No doubt, cannibalistic predator cells would evolve and then populations would stabilize at a point fairly close to the maximum biomass that an environment could support. Also, some cells would have mutations which allow survival beyond the boundaries of their initial environment, this spreading into alternate adjacent environments gives sufficient barriers to even allow for speciation.

Evolutionary process would still continue and so changing environments could be accommodated in exactly the same way we see in mortal cells.

The organisms that spread the most genes are the ones that are the most successful, but if they don't die, they are just passing the same stagnant genes down over and over, which means less genetic diversity in the long run. Diversity of genes is a key factor in long term survival, so there is no reason why immortality should become a dominant factor with any species as you suggested.

I also don't think that it's valid to compare modern cells today in multi cellular creatures to single celled organisms of the past. I don't see any reason why ancient single celled creatures would become immortal and not go extinct.

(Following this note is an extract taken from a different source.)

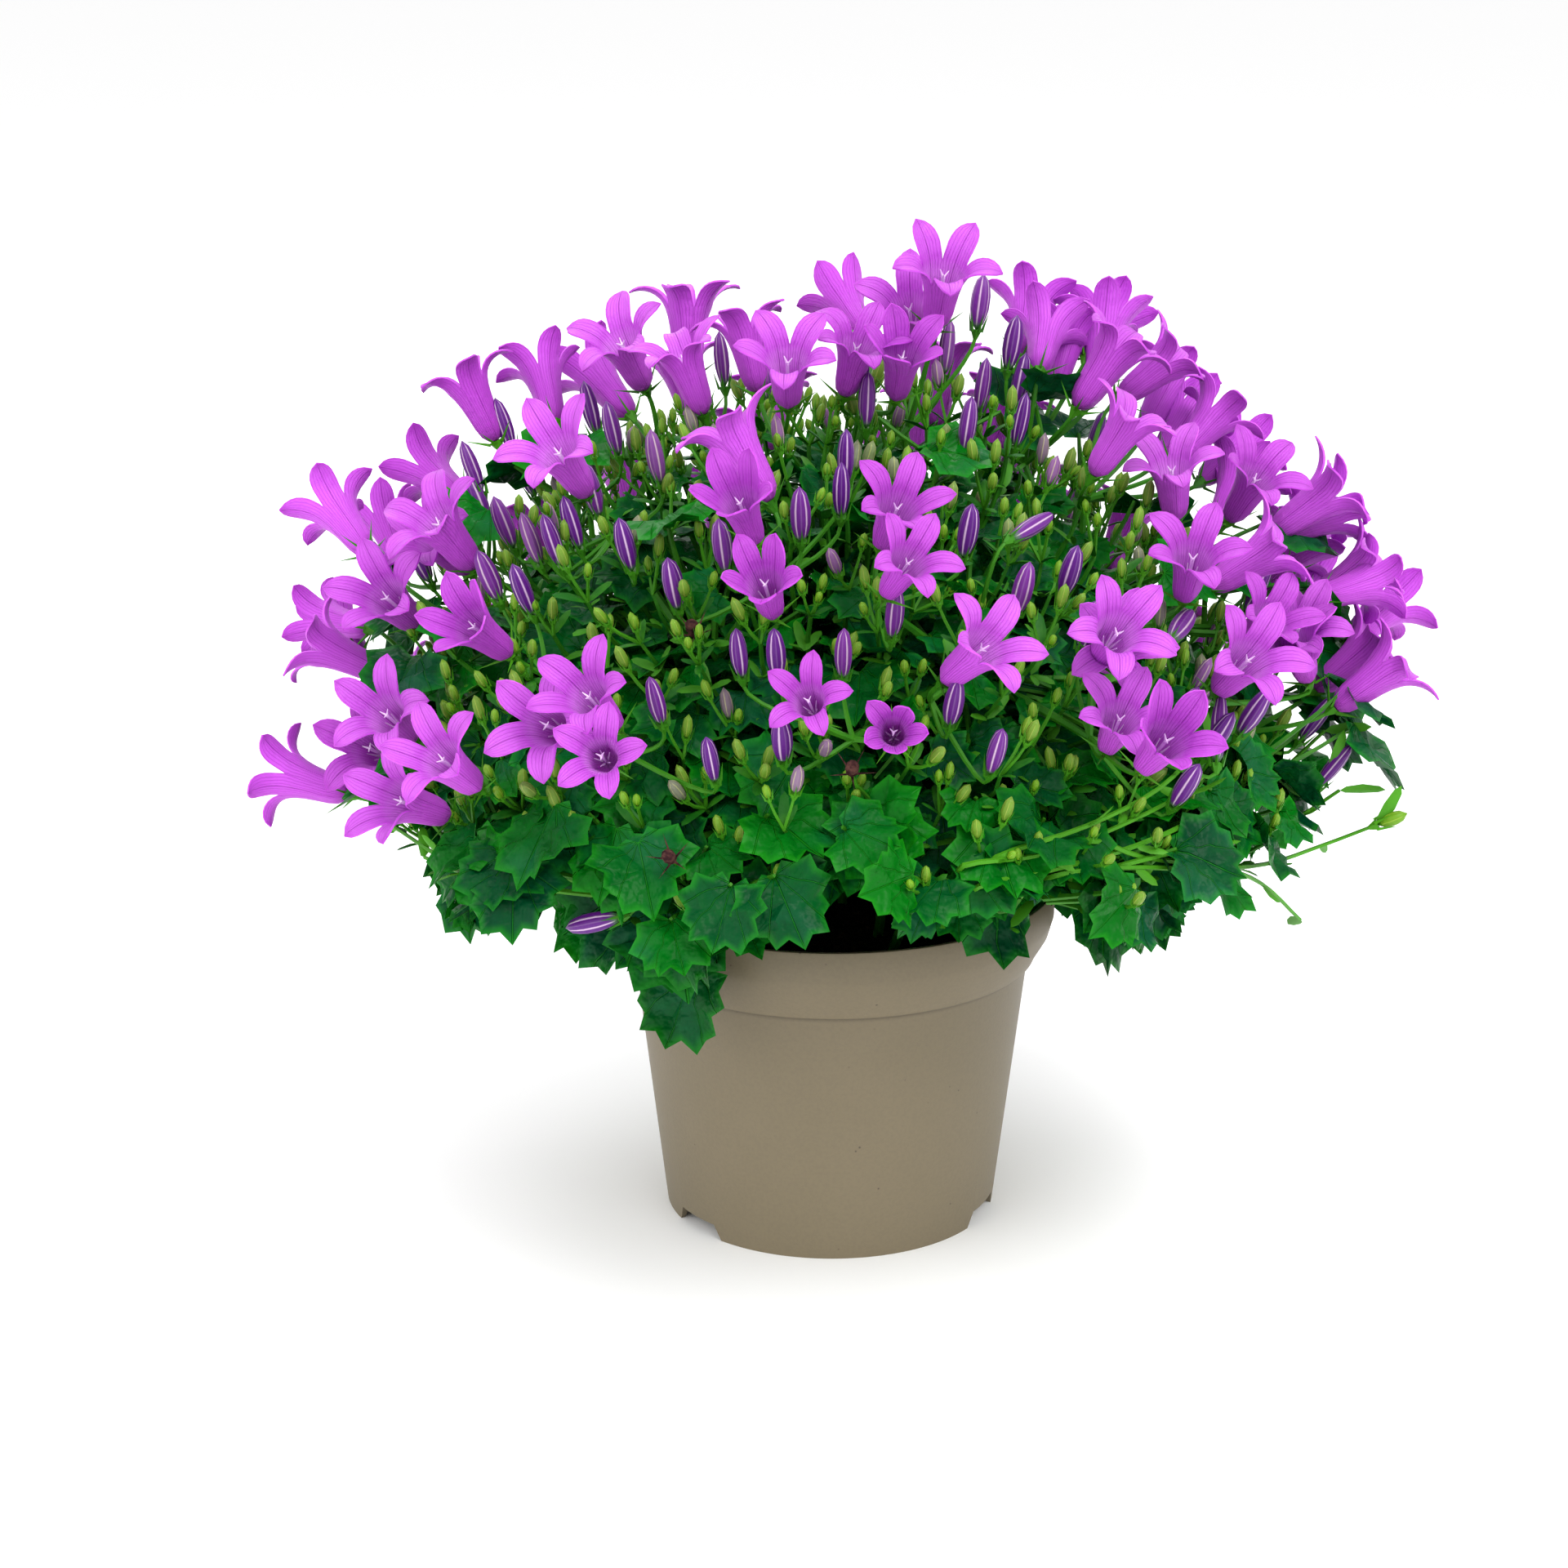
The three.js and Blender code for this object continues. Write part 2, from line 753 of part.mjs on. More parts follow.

Those cells, as long as they are fed nutrients and kept in an environment that allows them to metabolise, will quite literally live forever.

See what you did there? As long as they are fed and kept in the SAME environment, they can live for long times, but how would these organisms survive a major environment change? They won't. They'll die off immediately and become extinct. Genetic diversity is important for this reason. If you don't have enough genetic diversity to survive a big change in their niche, they die off. Scientists are keeping them alive in their ideal environment.

So there is no reason to suggest that an organism based entirely on such 'cancerous' cells would not be able to outlive and out-survive other organisms.

In the short term you are right, but we are talking about ability to survive long term and adapt to big changes. It's not just about one organism living longer than another. That literally has no evolutionary benefit. Cancerous cells also kill many people while they are too young to reproduce, so you have to consider that. They don't benefit long term survival or genetic diversity at all.

I suppose it depends on your definitions of cellular immortality too. I define it as a genetic trait that blocks normal cell apoptosis. Immortal cells can die almost as easily as mortal ones, it is just that they won't die without a damn good reason, or because it is 'their time to die'.

I have also not taken into account telomeric shortening and other ageing related issues but, in the immortalised cells that we do have and study, we have not really (to my knowledge) seen these issues arising.